Anche il cardinale Ravasi sul Corriere della Sera si mostra preoccupato: “Il Papa che verrà si troverà di fronte una situazione un po’ inedita”. Si prospetta “un mondo che sta tornando indietro, al modello peggiore del secolo scorso”. Le ingerenze politiche non vanno sottovalutate, dichiara lo storico delle religioni Alberto Melloni in un’intervista a Repubblica: non sarebbe la prima volta che imperatori o aspiranti imperatori si interessano alla Chiesa. L’allusione è alla destra americana: “Oggi alla destra quello che manca è un collante, che naturalmente non può essere quello nostalgico o totalitario, per questo l’interesse è verso un collante religioso. Negli Stati Uniti Trump si è appoggiato al protestantesimo evangelico, Vance invece offre al movimento MAGA un’altra prospettiva, quella del cattolicesimo universale. La Chiesa di oggi è vulnerabile a queste influenze”.
Di certo, come titola Francis X. Rocca sull’ Atlantic, “Il papato è cambiato per sempre”, soprattutto nei modi.

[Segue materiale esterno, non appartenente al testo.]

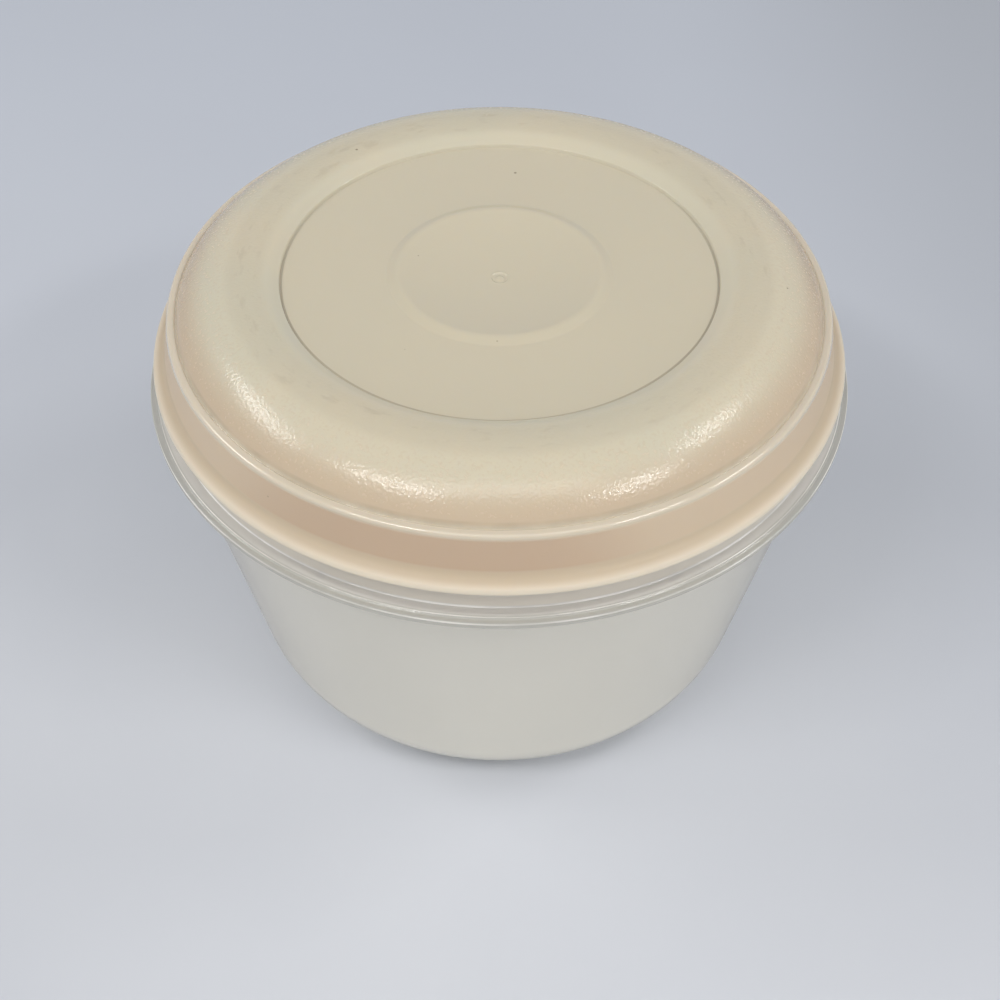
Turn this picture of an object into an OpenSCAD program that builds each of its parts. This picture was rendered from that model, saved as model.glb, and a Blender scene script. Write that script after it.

L’apertura della Chiesa di Bergoglio passa anche dalla sua comunicazione semplice e accessibile. L’articolo parla dell’importanza delle interviste del Papa: “È stato in grado di ispirare il dibattito all’interno della Chiesa e di modificarne le priorità senza toccare il testo delle sue leggi”, “il prossimo papa, a prescindere dalle sue inclinazioni personali, sentirà la pressione di mantenere un certo livello di accessibilità ai media, per evitare di apparire distaccato o indifferente al confronto con Francesco. Che gli piaccia o no, i suoi successori non potranno lasciare che siano i loro insegnamenti ufficiali a parlare per tutti”.
Lo sforzo di Papa Francesco è stato quello di riformare la cultura della Chiesa più che la teologia, ovvero il modo in cui l’istituzione religiosa si pensa e si relaziona al mondo. “Ha usato il suo potere per plasmare una Chiesa più aperta, generosa e socialmente impegnata”, conclude il Guardian. Quanto durerà questa influenza, lo dirà il tempo. E soprattutto, lo dirà il prossimo conclave.